Many times, I’d run to the mountain behind the school on my own. It’s not a very high mountain; it takes about twenty minutes to climb. I usually go to the top to bask in the sun, though the wind is strong at the peak. But I really enjoy that feeling of having the entire school below me.

In hindsight, my life is quite boring. I don’t have very good friends, not even classmates I get along with. Even now, I can’t remember their names. No, it’s that I remember everybody’s name, but I don’t know what they look like.

I think when God created Sisi and me, he made a mistake. He put all the language ability potion in Sisi’s container and put the high intelligence potion in mine.

That’s probably why we are so different. Sisi loves to talk, while I loathe it.
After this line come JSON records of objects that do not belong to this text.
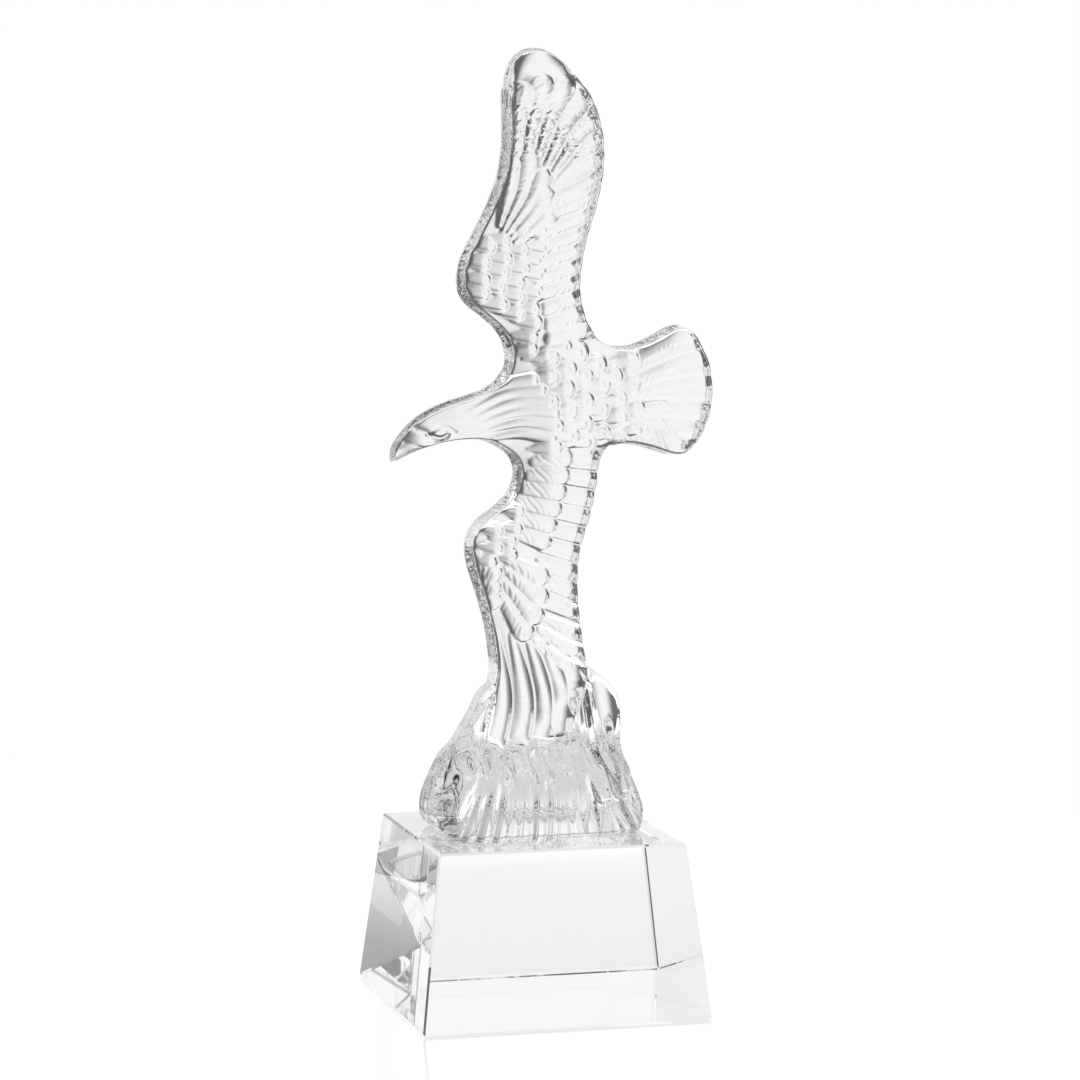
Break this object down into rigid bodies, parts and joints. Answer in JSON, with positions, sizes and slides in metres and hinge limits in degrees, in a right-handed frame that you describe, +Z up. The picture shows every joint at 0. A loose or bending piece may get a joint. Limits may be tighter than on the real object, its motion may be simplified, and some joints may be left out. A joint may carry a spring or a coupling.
{
  "type": "glass eagle figurine",
  "caption": "Clear glass eagle with spread wings held upright, its lower wing tip sunk in a rough glass mound, on a tapered square block of clear glass.",
  "frame": {"origin": "centre of the block's underside, on the surface that it stands on", "axes": "+Z up, the block's front face and the carved front of the eagle towards -Y, the eagle's head towards -X and its tail towards +X"},
  "size_m": [0.102, 0.0898, 0.2927],
  "materials": {
    "base_glass": "clear, polished flat faces",
    "eagle_glass": "clear, fire-polished pressed relief"
  },
  "bodies": {
    "root": {"base_block": "base_glass", "eagle": "eagle_glass"}
  },
  "joints": []
}
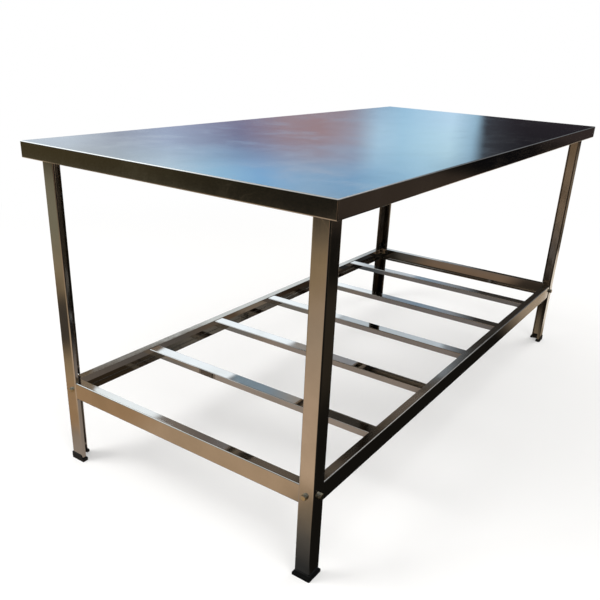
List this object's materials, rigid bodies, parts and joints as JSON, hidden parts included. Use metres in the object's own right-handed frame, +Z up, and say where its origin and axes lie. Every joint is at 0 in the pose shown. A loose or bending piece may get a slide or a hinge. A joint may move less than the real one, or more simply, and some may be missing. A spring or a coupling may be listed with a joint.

In terms of intelligence, I don’t know what mine is, but it should be higher than average. But Sisi’s intelligence is probably just about average, so she had to work hard to get into a good university in the country.
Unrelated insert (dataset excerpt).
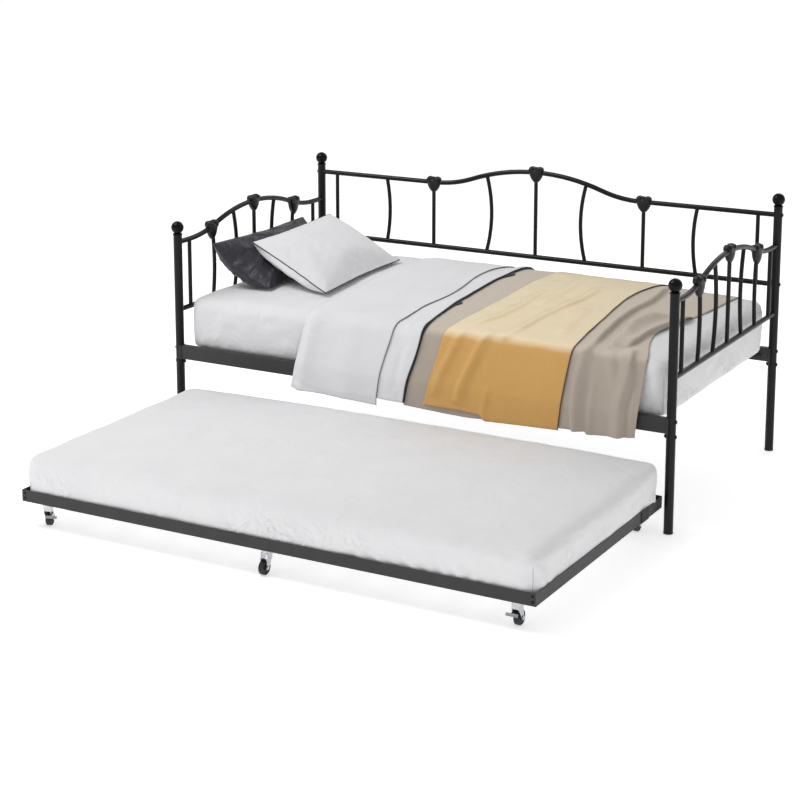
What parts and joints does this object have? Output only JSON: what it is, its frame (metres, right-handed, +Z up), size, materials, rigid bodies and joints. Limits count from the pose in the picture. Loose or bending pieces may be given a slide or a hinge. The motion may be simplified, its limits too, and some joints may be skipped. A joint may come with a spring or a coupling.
{
  "type": "trundle bed",
  "caption": "Steel daybed with scrolled back and arms, made up with bedding, over a low trundle bed that rolls out on braked swivel casters.",
  "frame": {"origin": "centre of the footprint on the floor, with the trundle pulled out", "axes": "+Z up, +Y towards the back panel, +X towards the right-hand arm, and the trundle pulls out along -Y"},
  "size_m": [2.0069, 2.036, 0.9977],
  "materials": {
    "black_steel": "satin",
    "zinc_steel": "satin",
    "black_rubber": "matte",
    "wheel_rubber": "satin",
    "fitted_sheet": "matte",
    "white_cotton": "matte",
    "taupe_wool": "matte",
    "mustard_knit": "matte",
    "dark_satin": "satin"
  },
  "bodies": {
    "daybed": {"post_front_left": "black_steel", "post_front_right": "black_steel", "post_back_left": "black_steel", "post_back_right": "black_steel", "lower_legs": "black_steel", "ball_finials": "black_steel", "foot_caps": "black_rubber", "back_top_rail": "black_steel", "back_bottom_rail": "black_steel", "back_spindles": "black_steel", "back_hearts": "black_steel", "left_arm_top_rail": "black_steel", "left_arm_bottom_rail": "black_steel", "left_arm_spindles": "black_steel", "left_arm_hearts": "black_steel", "right_arm_top_rail": "black_steel", "right_arm_bottom_rail": "black_steel", "right_arm_spindles": "black_steel", "right_arm_hearts": "black_steel", "front_side_rail": "black_steel", "back_side_rail": "black_steel", "deck_slats": "black_steel", "deck_screws": "zinc_steel", "frame_bolts": "black_steel", "frame_nuts": "black_steel", "mattress": "fitted_sheet", "dark_pillow": "dark_satin", "white_pillow": "white_cotton", "top_sheet": "white_cotton", "blanket": "taupe_wool", "throw": "mustard_knit"},
    "trundle": {"trundle_front_rail": "black_steel", "trundle_back_rail": "black_steel", "trundle_left_rail": "black_steel", "trundle_right_rail": "black_steel", "trundle_slats": "black_steel", "trundle_bolts": "black_steel", "trundle_nuts": "black_steel", "trundle_mattress": "fitted_sheet", "trundle_bumpers": "black_rubber", "caster_stems": "zinc_steel"},
    "fork_front_left": {"fork_front_left": "zinc_steel"},
    "wheel_front_left": {"wheel_front_left": "wheel_rubber"},
    "brake_front_left": {"brake_front_left": "zinc_steel"},
    "fork_front_middle": {"fork_front_middle": "zinc_steel"},
    "wheel_front_middle": {"wheel_front_middle": "wheel_rubber"},
    "brake_front_middle": {"brake_front_middle": "zinc_steel"},
    "fork_front_right": {"fork_front_right": "zinc_steel"},
    "wheel_front_right": {"wheel_front_right": "wheel_rubber"},
    "brake_front_right": {"brake_front_right": "zinc_steel"},
    "fork_back_left": {"fork_back_left": "zinc_steel"},
    "wheel_back_left": {"wheel_back_left": "wheel_rubber"},
    "brake_back_left": {"brake_back_left": "zinc_steel"},
    "fork_back_middle": {"fork_back_middle": "zinc_steel"},
    "wheel_back_middle": {"wheel_back_middle": "wheel_rubber"},
    "brake_back_middle": {"brake_back_middle": "zinc_steel"},
    "fork_back_right": {"fork_back_right": "zinc_steel"},
    "wheel_back_right": {"wheel_back_right": "wheel_rubber"},
    "brake_back_right": {"brake_back_right": "zinc_steel"}
  },
  "joints": [
    {"name": "trundle_slide", "type": "slide", "parent": "daybed", "child": "trundle", "axis": [0, 1, 0], "range_m": [0, 0.98]},
    {"name": "swivel_front_left", "type": "hinge", "parent": "trundle", "child": "fork_front_left", "pos_m": [-0.856, -0.9775, 0.078], "axis": [0, 0, 1], "continuous": true},
    {"name": "roll_front_left", "type": "hinge", "parent": "fork_front_left", "child": "wheel_front_left", "pos_m": [-0.86138, -0.9635, 0.024], "axis": [0.9336, 0.3584, 0], "continuous": true},
    {"name": "brake_front_left", "type": "hinge", "parent": "fork_front_left", "child": "brake_front_left", "pos_m": [-0.85743, -0.97377, 0.046], "axis": [0.9336, 0.3584, 0], "range_deg": [0, 9]},
    {"name": "swivel_front_middle", "type": "hinge", "parent": "trundle", "child": "fork_front_middle", "pos_m": [0.012, -0.9775, 0.078], "axis": [0, 0, 1], "continuous": true},
    {"name": "roll_front_middle", "type": "hinge", "parent": "fork_front_middle", "child": "wheel_front_middle", "pos_m": [0.012, -0.9925, 0.024], "axis": [-1, 0, 0], "continuous": true},
    {"name": "brake_front_middle", "type": "hinge", "parent": "fork_front_middle", "child": "brake_front_middle", "pos_m": [0.012, -0.9815, 0.046], "axis": [-1, 0, 0], "range_deg": [0, 9]},
    {"name": "swivel_front_right", "type": "hinge", "parent": "trundle", "child": "fork_front_right", "pos_m": [0.88, -0.9775, 0.078], "axis": [0, 0, 1], "continuous": true},
    {"name": "roll_front_right", "type": "hinge", "parent": "fork_front_right", "child": "wheel_front_right", "pos_m": [0.88, -0.9625, 0.024], "axis": [1, 0, 0], "continuous": true},
    {"name": "brake_front_right", "type": "hinge", "parent": "fork_front_right", "child": "brake_front_right", "pos_m": [0.88, -0.9735, 0.046], "axis": [1, 0, 0], "range_deg": [0, 9]},
    {"name": "swivel_back_left", "type": "hinge", "parent": "trundle", "child": "fork_back_left", "pos_m": [-0.856, -0.0765, 0.078], "axis": [0, 0, 1], "continuous": true},
    {"name": "roll_back_left", "type": "hinge", "parent": "fork_back_left", "child": "wheel_back_left", "pos_m": [-0.85809, -0.06165, 0.024], "axis": [0.9903, 0.1392, 0], "continuous": true},
    {"name": "brake_back_left", "type": "hinge", "parent": "fork_back_left", "child": "brake_back_left", "pos_m": [-0.85656, -0.07254, 0.046], "axis": [0.9903, 0.1392, 0], "range_deg": [0, 9]},
    {"name": "swivel_back_middle", "type": "hinge", "parent": "trundle", "child": "fork_back_middle", "pos_m": [0.012, -0.0765, 0.078], "axis": [0, 0, 1], "continuous": true},
    {"name": "roll_back_middle", "type": "hinge", "parent": "fork_back_middle", "child": "wheel_back_middle", "pos_m": [0.012, -0.0615, 0.024], "axis": [1, 0, 0], "continuous": true},
    {"name": "brake_back_middle", "type": "hinge", "parent": "fork_back_middle", "child": "brake_back_middle", "pos_m": [0.012, -0.0725, 0.046], "axis": [1, 0, 0], "range_deg": [0, 9]},
    {"name": "swivel_back_right", "type": "hinge", "parent": "trundle", "child": "fork_back_right", "pos_m": [0.88, -0.0765, 0.078], "axis": [0, 0, 1], "continuous": true},
    {"name": "roll_back_right", "type": "hinge", "parent": "fork_back_right", "child": "wheel_back_right", "pos_m": [0.88, -0.0615, 0.024], "axis": [1, 0, 0], "continuous": true},
    {"name": "brake_back_right", "type": "hinge", "parent": "fork_back_right", "child": "brake_back_right", "pos_m": [0.88, -0.0725, 0.046], "axis": [1, 0, 0], "range_deg": [0, 9]}
  ]
}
After we went to college, Sisi and I were no longer at the same school. I didn’t like school, so after staying there for a month, I dropped out and started renting a place on my own. Sisi and my grandpa don’t know about this yet. When the time is right, I’ll tell them—I can completely support myself now.

I know I’m smart, but there are still things I can’t do. For instance, I’ve never truly understood Sisi’s real thoughts. I mean, the happy Sisi I see isn’t genuinely happy inside—she’s just used to being a happy person.

Despite knowing Xiao Yifei already has a girlfriend, Qian Huahua has been acting as if possessed lately. Whenever she has time, she runs to Xiao Yifei’s hospital, so much so that her colleagues think she’s been abnormal recently. In the past, she always prioritized work, being the last to leave even after work hours. But recently, three or four times a week, she packs up and leaves right when work ends.

Every day, she wears different outfits. Her colleagues jokingly ask her, "Huanhuan, you wouldn’t have a boyfriend recently, would you? Look at your happy face. We definitely know another good man has fallen victim to you."

"Hey, you can’t say it like that; what do you mean ’I harm good men’? It’s his good fortune I fancy him. Besides, I’ve lived over twenty years and haven’t harmed many men! But let me tell you, this time the man I’ve fallen for is truly impressive! And most importantly, my dad is particularly satisfied with him. The only regret is that he already has a girlfriend," Qian Huahua said smugly when talking about Xiao Yifei.

"Since he already has a girlfriend, aren’t you being a third party? Huanhuan, that’s not very good," her colleague said.